Exercise instructions: Reproduce the listing that follows with no differences at all.

Data segment:
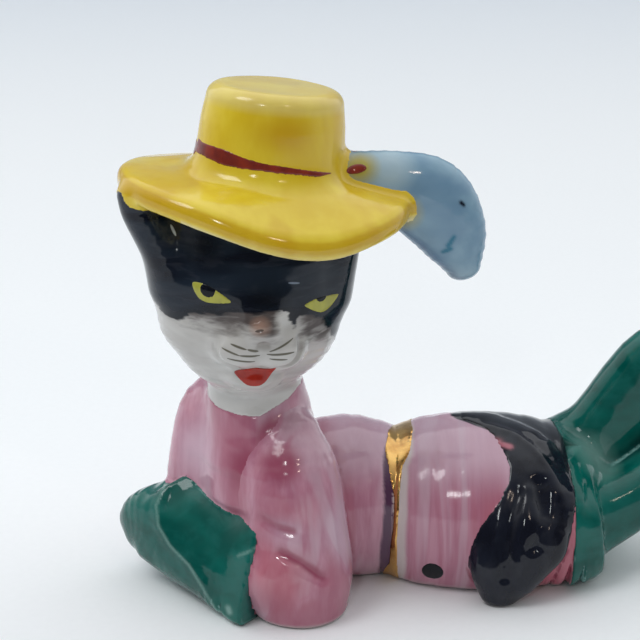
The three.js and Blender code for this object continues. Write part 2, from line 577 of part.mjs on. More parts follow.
const figure = new THREE.Group();
figure.add(
  headGroup,
  piece("neck", "white", cut(solid(neckForm()), headHere(1.3 * gap))),
  piece("jacket_front", "pink", jacketFront()),
  piece("jacket_skirt", "pink", jacketSkirt()),
  piece("belt", "gold", belt()),
  piece("hip_spot", "black", hipSpot()),
  piece("left_gauntlet", "green", cut(solid(leftGauntletForm()), bodyForm(gap), floor)),
  piece("right_gauntlet", "green", cut(solid(rightGauntletForm()), bodyForm(gap), leftGauntletForm(gap), floor)),
  piece("left_sleeve", "pink", sleeve(...leftArmForms())),
  piece("right_sleeve", "pink", sleeve(rightArmForm())),
  piece("tail", "black", cut(solid(tailForm()), bodyForm(gap), floor)),
  piece("left_boot_cuff", "green", cut(solid(leftCuffForm()), bodyForm(gap), tailForm(gap), floor)),
  piece(
    "right_boot_cuff",
    "green",
    cut(solid(rightCuffForm()), bodyForm(gap), tailForm(gap), leftCuffForm(gap), floor),
  ),
  piece("left_boot", "green", cut(solid(leftBootForm()), bodyForm(gap), leftCuffForm(gap), rightCuffForm(gap), floor)),
  piece(
    "right_boot",
    "green",
    cut(solid(rightBootForm()), bodyForm(gap), rightCuffForm(gap), leftCuffForm(gap), leftBootForm(gap)),
  ),
  piece("left_boot_heel", "green", cut(solid(leftHeelForm()), leftBootForm(gap), rightBootForm(gap), floor)),
  piece("right_boot_heel", "green", cut(solid(rightHeelForm()), rightBootForm(gap), leftBootForm(gap))),
);

// The origin is the middle of the figure's base.
const bounds = new THREE.Box3().setFromObject(figure, true);
const middle = bounds.getCenter(new THREE.Vector3());
figure.position.set(-middle.x, -middle.y, -bounds.min.z);

const cat = new THREE.Group();
cat.add(figure);
export default cat;
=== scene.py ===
# A glazed porcelain cat in a plumed hat, jacket, gauntlets and boots, lying on a pale table.
#
# The forms are fields: each gives its distance to a point, in millimetres, in the bench frame. There X runs
# from the hands to the boots, Y away from the viewer and Z up from the table. Neighbouring forms melt into
# each other as wet slip does, and each piece is the part of that one skin that its own form is nearest to.

import math

import bpy
import numpy as np
import openvdb
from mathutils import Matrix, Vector


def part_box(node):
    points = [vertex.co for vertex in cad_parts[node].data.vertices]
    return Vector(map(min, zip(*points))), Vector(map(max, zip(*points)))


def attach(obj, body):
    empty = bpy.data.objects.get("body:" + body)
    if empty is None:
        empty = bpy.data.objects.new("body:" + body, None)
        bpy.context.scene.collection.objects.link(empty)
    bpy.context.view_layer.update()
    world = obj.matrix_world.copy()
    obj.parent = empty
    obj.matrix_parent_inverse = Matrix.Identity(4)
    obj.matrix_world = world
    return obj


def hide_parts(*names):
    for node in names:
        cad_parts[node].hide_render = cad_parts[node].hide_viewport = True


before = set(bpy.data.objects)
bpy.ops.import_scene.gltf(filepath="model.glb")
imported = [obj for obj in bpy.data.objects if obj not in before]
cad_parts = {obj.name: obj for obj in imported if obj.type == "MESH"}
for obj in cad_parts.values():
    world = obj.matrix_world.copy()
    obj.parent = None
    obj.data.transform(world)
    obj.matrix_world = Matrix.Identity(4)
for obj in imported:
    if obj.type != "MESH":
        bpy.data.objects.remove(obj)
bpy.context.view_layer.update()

# ---- Where things are ----

MM = 0.001
SKIN_GRID = 0.36  # millimetres between the points of a large piece's surface
FINE_GRID = 0.25  # of the head and the hat
TRIM_GRID = 0.14  # of eyes, mouth and other small enamel
BAND = 3.0  # how many grid steps of the field are kept on each side of a surface


def box_middle(node):
    low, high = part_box(node)
    return np.array([(a + b) / 2 / MM for a, b in zip(low, high)])


BELT_MIDDLE = np.array([12.3, 0.8, 11.15])  # in the bench frame
HEAD_MIDDLE = np.array([0.3, 0.15, 1.0])  # from the centre that the head's forms are drawn around
bench = box_middle("belt") - BELT_MIDDLE  # the bench frame's origin in the row frame
head_centre = box_middle("head") - bench - HEAD_MIDDLE
HEAD_TURN = math.radians(9)
HEAD_TILT = math.radians(6)


def turn_z(angle):
    c, s = math.cos(angle), math.sin(angle)
    return np.array([[c, -s, 0], [s, c, 0], [0, 0, 1.0]])


def turn_y(angle):
    c, s = math.cos(angle), math.sin(angle)
    return np.array([[c, 0, s], [0, 1.0, 0], [-s, 0, c]])


HEAD_AXES = (turn_z(HEAD_TURN) @ turn_y(HEAD_TILT)).astype(np.float32)


def in_head(points):
    """Bench points in the head's own frame, whose -Y is the way the face looks."""
    return (points - head_centre.astype(np.float32)) @ HEAD_AXES


def from_head(point):
    return head_centre + HEAD_AXES @ np.array(point, float)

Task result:
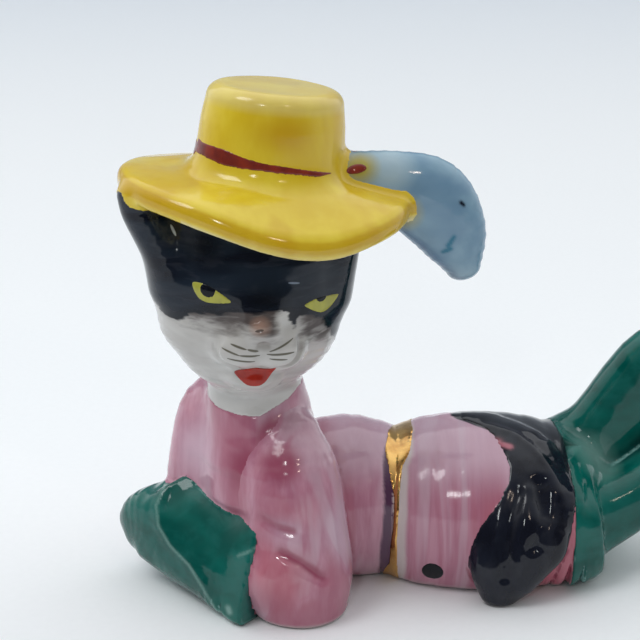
The three.js and Blender code for this object continues. Write part 2, from line 577 of part.mjs on. More parts follow.
const figure = new THREE.Group();
figure.add(
  headGroup,
  piece("neck", "white", cut(solid(neckForm()), headHere(1.3 * gap))),
  piece("jacket_front", "pink", jacketFront()),
  piece("jacket_skirt", "pink", jacketSkirt()),
  piece("belt", "gold", belt()),
  piece("hip_spot", "black", hipSpot()),
  piece("left_gauntlet", "green", cut(solid(leftGauntletForm()), bodyForm(gap), floor)),
  piece("right_gauntlet", "green", cut(solid(rightGauntletForm()), bodyForm(gap), leftGauntletForm(gap), floor)),
  piece("left_sleeve", "pink", sleeve(...leftArmForms())),
  piece("right_sleeve", "pink", sleeve(rightArmForm())),
  piece("tail", "black", cut(solid(tailForm()), bodyForm(gap), floor)),
  piece("left_boot_cuff", "green", cut(solid(leftCuffForm()), bodyForm(gap), tailForm(gap), floor)),
  piece(
    "right_boot_cuff",
    "green",
    cut(solid(rightCuffForm()), bodyForm(gap), tailForm(gap), leftCuffForm(gap), floor),
  ),
  piece("left_boot", "green", cut(solid(leftBootForm()), bodyForm(gap), leftCuffForm(gap), rightCuffForm(gap), floor)),
  piece(
    "right_boot",
    "green",
    cut(solid(rightBootForm()), bodyForm(gap), rightCuffForm(gap), leftCuffForm(gap), leftBootForm(gap)),
  ),
  piece("left_boot_heel", "green", cut(solid(leftHeelForm()), leftBootForm(gap), rightBootForm(gap), floor)),
  piece("right_boot_heel", "green", cut(solid(rightHeelForm()), rightBootForm(gap), leftBootForm(gap))),
);

// The origin is the middle of the figure's base.
const bounds = new THREE.Box3().setFromObject(figure, true);
const middle = bounds.getCenter(new THREE.Vector3());
figure.position.set(-middle.x, -middle.y, -bounds.min.z);

const cat = new THREE.Group();
cat.add(figure);
export default cat;
=== scene.py ===
# A glazed porcelain cat in a plumed hat, jacket, gauntlets and boots, lying on a pale table.
#
# The forms are fields: each gives its distance to a point, in millimetres, in the bench frame. There X runs
# from the hands to the boots, Y away from the viewer and Z up from the table. Neighbouring forms melt into
# each other as wet slip does, and each piece is the part of that one skin that its own form is nearest to.

import math

import bpy
import numpy as np
import openvdb
from mathutils import Matrix, Vector


def part_box(node):
    points = [vertex.co for vertex in cad_parts[node].data.vertices]
    return Vector(map(min, zip(*points))), Vector(map(max, zip(*points)))


def attach(obj, body):
    empty = bpy.data.objects.get("body:" + body)
    if empty is None:
        empty = bpy.data.objects.new("body:" + body, None)
        bpy.context.scene.collection.objects.link(empty)
    bpy.context.view_layer.update()
    world = obj.matrix_world.copy()
    obj.parent = empty
    obj.matrix_parent_inverse = Matrix.Identity(4)
    obj.matrix_world = world
    return obj


def hide_parts(*names):
    for node in names:
        cad_parts[node].hide_render = cad_parts[node].hide_viewport = True


before = set(bpy.data.objects)
bpy.ops.import_scene.gltf(filepath="model.glb")
imported = [obj for obj in bpy.data.objects if obj not in before]
cad_parts = {obj.name: obj for obj in imported if obj.type == "MESH"}
for obj in cad_parts.values():
    world = obj.matrix_world.copy()
    obj.parent = None
    obj.data.transform(world)
    obj.matrix_world = Matrix.Identity(4)
for obj in imported:
    if obj.type != "MESH":
        bpy.data.objects.remove(obj)
bpy.context.view_layer.update()

# ---- Where things are ----

MM = 0.001
SKIN_GRID = 0.36  # millimetres between the points of a large piece's surface
FINE_GRID = 0.25  # of the head and the hat
TRIM_GRID = 0.14  # of eyes, mouth and other small enamel
BAND = 3.0  # how many grid steps of the field are kept on each side of a surface


def box_middle(node):
    low, high = part_box(node)
    return np.array([(a + b) / 2 / MM for a, b in zip(low, high)])


BELT_MIDDLE = np.array([12.3, 0.8, 11.15])  # in the bench frame
HEAD_MIDDLE = np.array([0.3, 0.15, 1.0])  # from the centre that the head's forms are drawn around
bench = box_middle("belt") - BELT_MIDDLE  # the bench frame's origin in the row frame
head_centre = box_middle("head") - bench - HEAD_MIDDLE
HEAD_TURN = math.radians(9)
HEAD_TILT = math.radians(6)


def turn_z(angle):
    c, s = math.cos(angle), math.sin(angle)
    return np.array([[c, -s, 0], [s, c, 0], [0, 0, 1.0]])


def turn_y(angle):
    c, s = math.cos(angle), math.sin(angle)
    return np.array([[c, 0, s], [0, 1.0, 0], [-s, 0, c]])


HEAD_AXES = (turn_z(HEAD_TURN) @ turn_y(HEAD_TILT)).astype(np.float32)


def in_head(points):
    """Bench points in the head's own frame, whose -Y is the way the face looks."""
    return (points - head_centre.astype(np.float32)) @ HEAD_AXES


def from_head(point):
    return head_centre + HEAD_AXES @ np.array(point, float)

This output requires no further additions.